When I had poems translated from English to Chinese there was a similar thing – how do you translate something like “Chinatown”, for example? Chinatowns are known by different kinds of names in Chinese depending on exactly which one you mean – Boston’s Chinatown, Singapore’s Chinatown (Niu Che Shui), New York’s Chinatown. When Felix Wong translated my poem “Chinatown Bus” (which refers to the service between Boston and New York) he chose to translate it as “風X巴士” which was wittier than my original title because one of the Boston Chinatown buses was the Fungwah bus, but then having the Phoenix in there also referred to the chicken feet in the poem, and the X conveys the idea of crossing from one city to another. So translation opens up a lot of space for wit.
MB: I know this is Ants we're talking about but can you tell me about how Caliban came about? When and how did you decide to write it, how long did it take, etc.?

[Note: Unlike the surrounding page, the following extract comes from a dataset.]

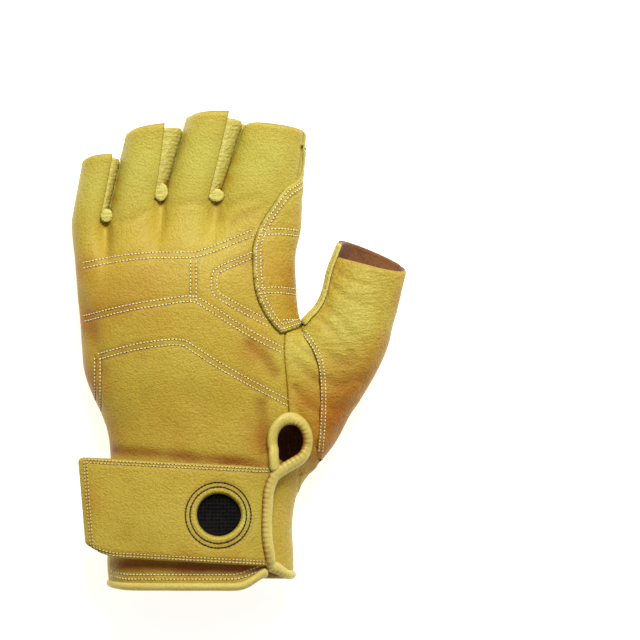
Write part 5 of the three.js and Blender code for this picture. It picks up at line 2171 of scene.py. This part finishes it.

JH: Caliban came about in one blurt as well, like Ants, with perhaps one or two stanzas composed later in the same vein. Probably one and a half blurts. So it maybe took about 30 minutes, and then lots of tinkering afterwards. I wrote it on a plane, between Boston and London, and suddenly this Shakespearean iambic pentameter epic as you say, fanfiction just came tumbling out. I had been reading a lot of Shakespeare that semester, and my favourite play is the Tempest, with its bitter warped magical beneficent hallucination of colonialism, and I had also been trying to write a series of poems about sidelined characters in canonical works, just imagining their interiority, but things really coalesced with this one – all that postcolonial theory, just the experience of being about to land on the metropole as someone from a former British colony, thinking what if Caliban were uber literate and the empire writes back. I wanted to address the continued legacy of white-worship and adulation you still see in former colonies, which you see here in China, which was not a colony (except Hong Kong and parts of Shanghai), how we are still very much not postcolonial in our minds.
As an interesting addendum, Caliban was heavily plagiarized by another poet to describe the experience of Vietnamese boat people, which I think is kind of a strange alternate universe life the poem took on.
And as an additional addendum, I read Caliban out loud to my Nigerian-American friend while I was in Nigeria and felt thoroughly ashamed of appropriating the language of darkness and blackness while I was “white” there. He didn’t feel that way but I did while reading it out. Which just goes to show how the text shifts according to context.
MB: You frequently read your work aloud in Beijing. Does that inform your process, influence your work at all? (How?)
JH: Yes. I think Beijing, and particularly Spittoon, which Matt does such a great job of organizing, is kind of a safe space for me. I feel that the atmosphere is friendly and experimental enough for me to try out things, even raw things, things which are not completely formed. I first started out reading old work that I was very confident about, but now I’ve been testing out new things, and having a space to read it aloud gives me insight into the work and how it can be improved. I also get feedback from some of the writers who have become my friends, and I think we have a bit of a community going which is thrilling.
MB: What are you working on now?
JH: I am working on, or probably more accurately, sitting on a poetry manuscript. I am also working on a science fiction short story, flash fiction, creative non-fiction and trying to sell postcards of my paintings – which I will be selling at Loreli’s Art Market, btw, as well as produce more paintings. I’m on a roll!